TASK REQUIREMENTS: Output the material below in its entirety, exactly as given.

- - - - - - -

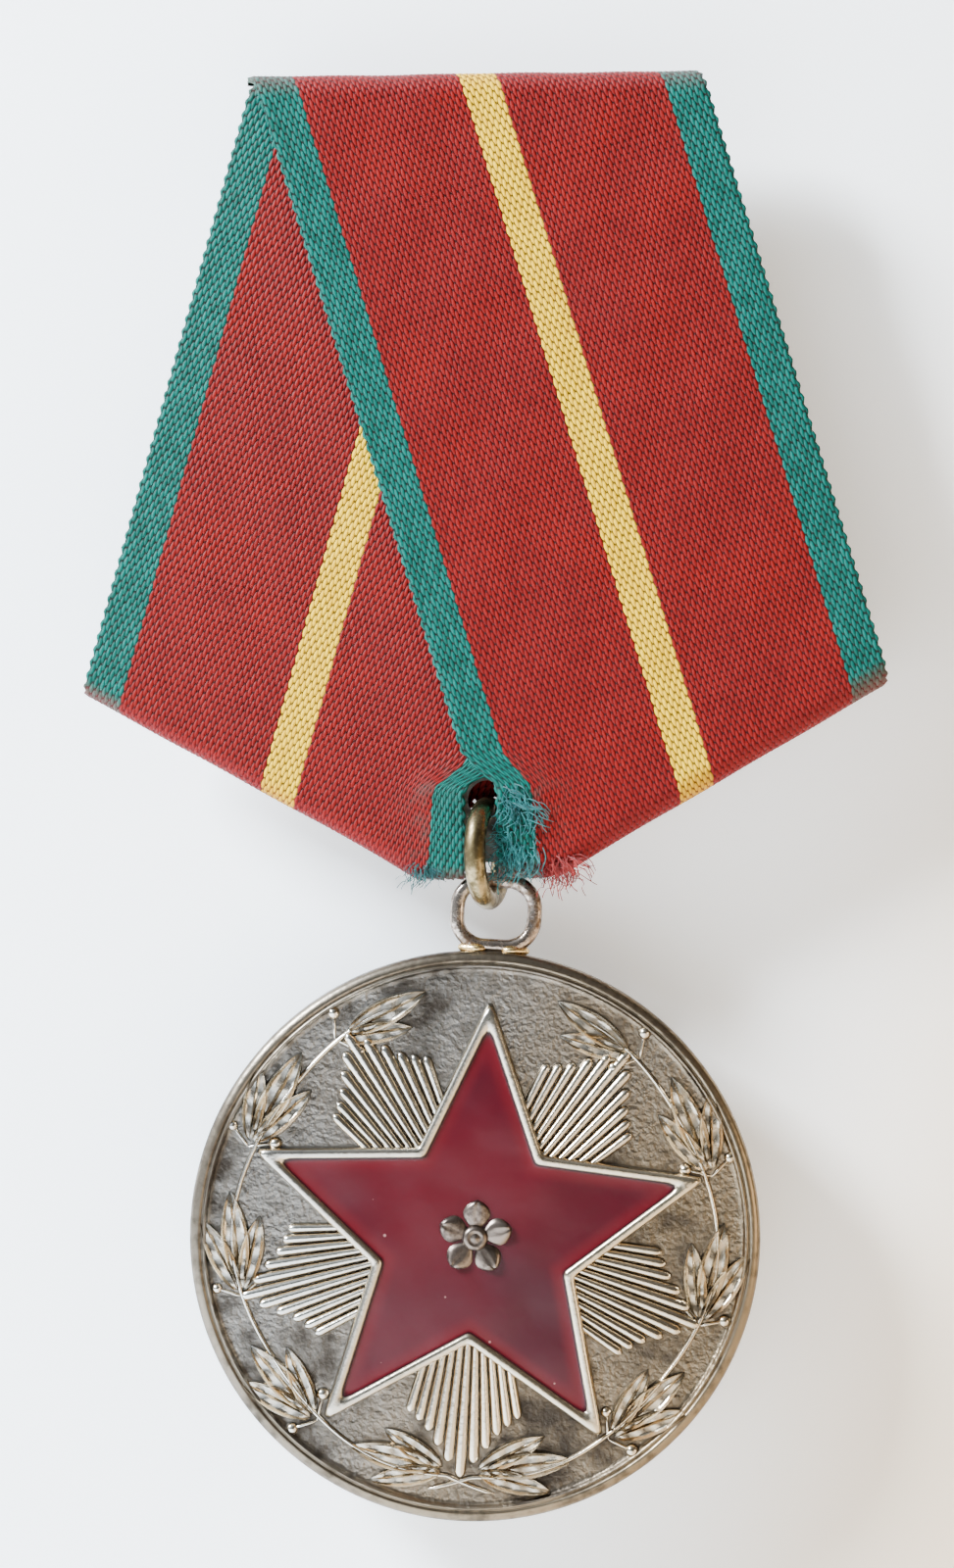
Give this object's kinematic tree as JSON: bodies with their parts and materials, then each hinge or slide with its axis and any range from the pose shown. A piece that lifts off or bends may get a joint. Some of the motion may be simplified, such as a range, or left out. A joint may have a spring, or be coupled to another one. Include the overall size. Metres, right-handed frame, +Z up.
{
  "type": "service medal",
  "caption": "Round struck medal with an enamelled star, hung by a jump ring from a five-sided ribbon mount with a hinged brooch pin.",
  "frame": {"origin": "middle of the brooch needle's shank, on its axis, behind the mount", "axes": "+X across the medal to the viewer's right, +Y away from the front towards the cloth it is pinned to, +Z up"},
  "size_m": [0.0455, 0.008, 0.0814],
  "materials": {
    "plate_metal": "stamped, dull",
    "ribbon_cloth": "ribbed silk weave, red with green edges and a yellow centre stripe",
    "thread": "sewing thread",
    "pin_steel": "plain bright steel",
    "ring_brass": "aged, dark with bright rubs",
    "medal_silver": "silvered, sand-grained field, dark patina",
    "device_silver": "oxidised silver",
    "red_enamel": "glossy translucent enamel",
    "solder": "fused bead"
  },
  "bodies": {
    "mount": {"mount_plate": "plate_metal", "ribbon_left_band": "ribbon_cloth", "ribbon_right_band": "ribbon_cloth", "ribbon_stitches": "thread", "pin_bracket": "pin_steel", "bracket_rivets": "plate_metal", "hinge_pin": "pin_steel"},
    "needle": {"brooch_needle": "pin_steel"},
    "ring": {"jump_ring": "ring_brass"},
    "medal": {"medal_disc": "medal_silver", "enamel_star": "red_enamel", "centre_device": "device_silver", "suspension_lug": "medal_silver", "lug_solder": "solder"}
  },
  "joints": [
    {"name": "pin_open", "type": "hinge", "parent": "mount", "child": "needle", "pos_m": [-0.013, 0, 0], "axis": [0, 0, 1], "range_deg": [0, 75]},
    {"name": "ring_turn", "type": "hinge", "parent": "mount", "child": "ring", "pos_m": [0, -0.00385, -0.0349], "axis": [0.9563, -0.2924, 0], "range_deg": [-35, 35]},
    {"name": "medal_swing", "type": "hinge", "parent": "ring", "child": "medal", "pos_m": [0, -0.00385, -0.0375], "axis": [0, 1, 0], "range_deg": [-20, 20]}
  ]
}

- - - - - - -

RESPONSE TO THIS EXERCISE:
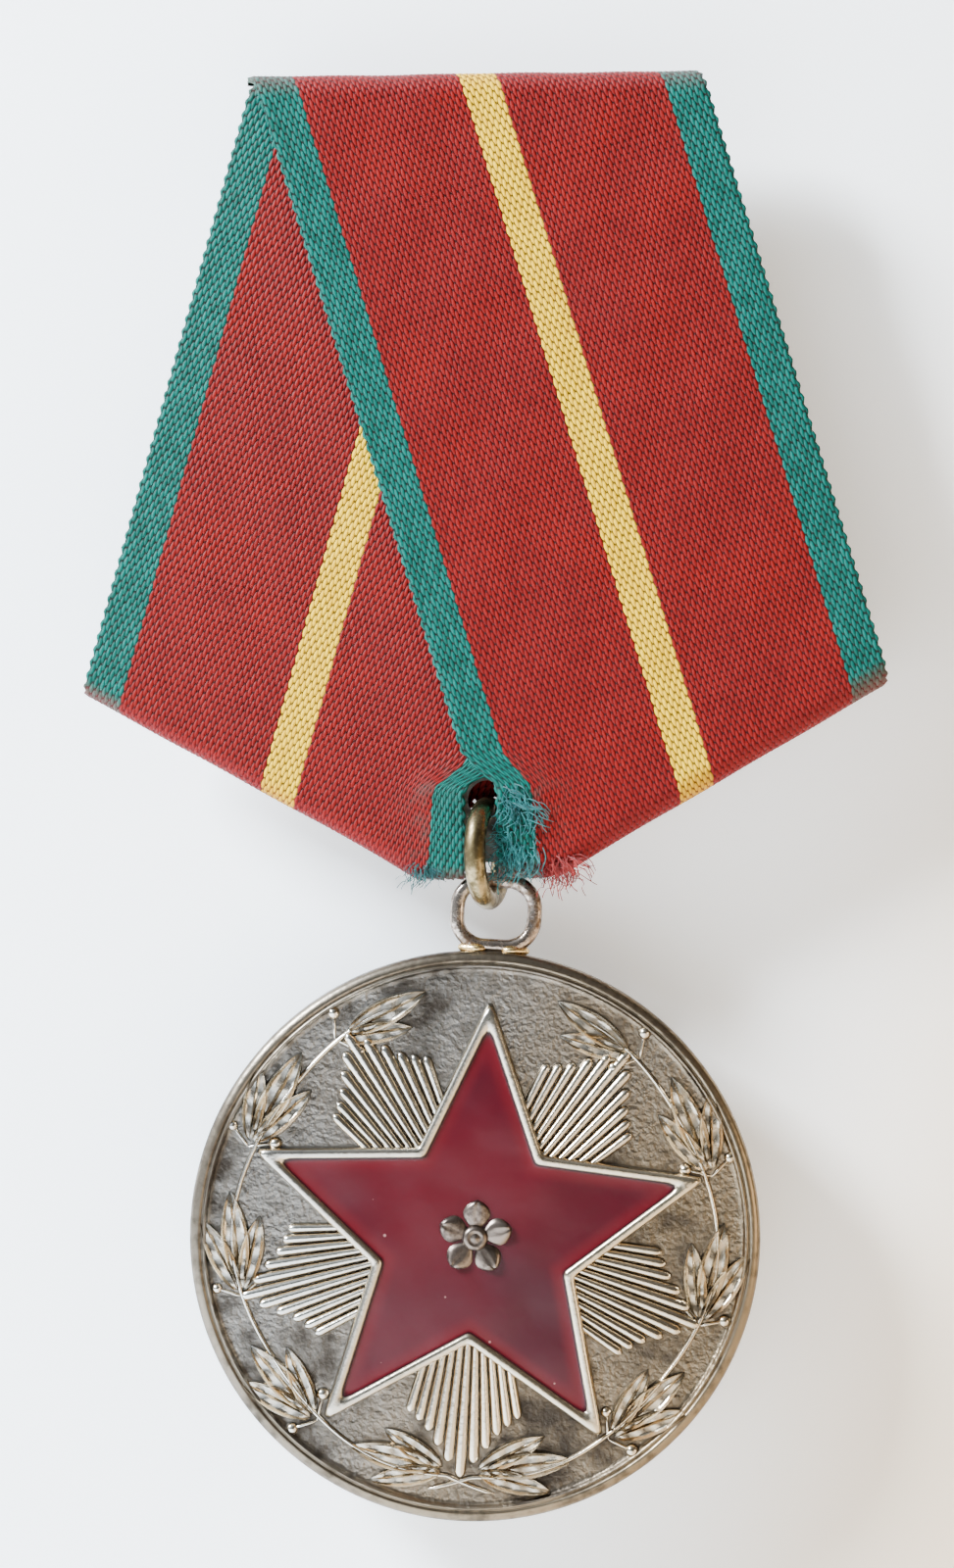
Give this object's kinematic tree as JSON: bodies with their parts and materials, then each hinge or slide with its axis and any range from the pose shown. A piece that lifts off or bends may get a joint. Some of the motion may be simplified, such as a range, or left out. A joint may have a spring, or be coupled to another one. Include the overall size. Metres, right-handed frame, +Z up.
{
  "type": "service medal",
  "caption": "Round struck medal with an enamelled star, hung by a jump ring from a five-sided ribbon mount with a hinged brooch pin.",
  "frame": {"origin": "middle of the brooch needle's shank, on its axis, behind the mount", "axes": "+X across the medal to the viewer's right, +Y away from the front towards the cloth it is pinned to, +Z up"},
  "size_m": [0.0455, 0.008, 0.0814],
  "materials": {
    "plate_metal": "stamped, dull",
    "ribbon_cloth": "ribbed silk weave, red with green edges and a yellow centre stripe",
    "thread": "sewing thread",
    "pin_steel": "plain bright steel",
    "ring_brass": "aged, dark with bright rubs",
    "medal_silver": "silvered, sand-grained field, dark patina",
    "device_silver": "oxidised silver",
    "red_enamel": "glossy translucent enamel",
    "solder": "fused bead"
  },
  "bodies": {
    "mount": {"mount_plate": "plate_metal", "ribbon_left_band": "ribbon_cloth", "ribbon_right_band": "ribbon_cloth", "ribbon_stitches": "thread", "pin_bracket": "pin_steel", "bracket_rivets": "plate_metal", "hinge_pin": "pin_steel"},
    "needle": {"brooch_needle": "pin_steel"},
    "ring": {"jump_ring": "ring_brass"},
    "medal": {"medal_disc": "medal_silver", "enamel_star": "red_enamel", "centre_device": "device_silver", "suspension_lug": "medal_silver", "lug_solder": "solder"}
  },
  "joints": [
    {"name": "pin_open", "type": "hinge", "parent": "mount", "child": "needle", "pos_m": [-0.013, 0, 0], "axis": [0, 0, 1], "range_deg": [0, 75]},
    {"name": "ring_turn", "type": "hinge", "parent": "mount", "child": "ring", "pos_m": [0, -0.00385, -0.0349], "axis": [0.9563, -0.2924, 0], "range_deg": [-35, 35]},
    {"name": "medal_swing", "type": "hinge", "parent": "ring", "child": "medal", "pos_m": [0, -0.00385, -0.0375], "axis": [0, 1, 0], "range_deg": [-20, 20]}
  ]
}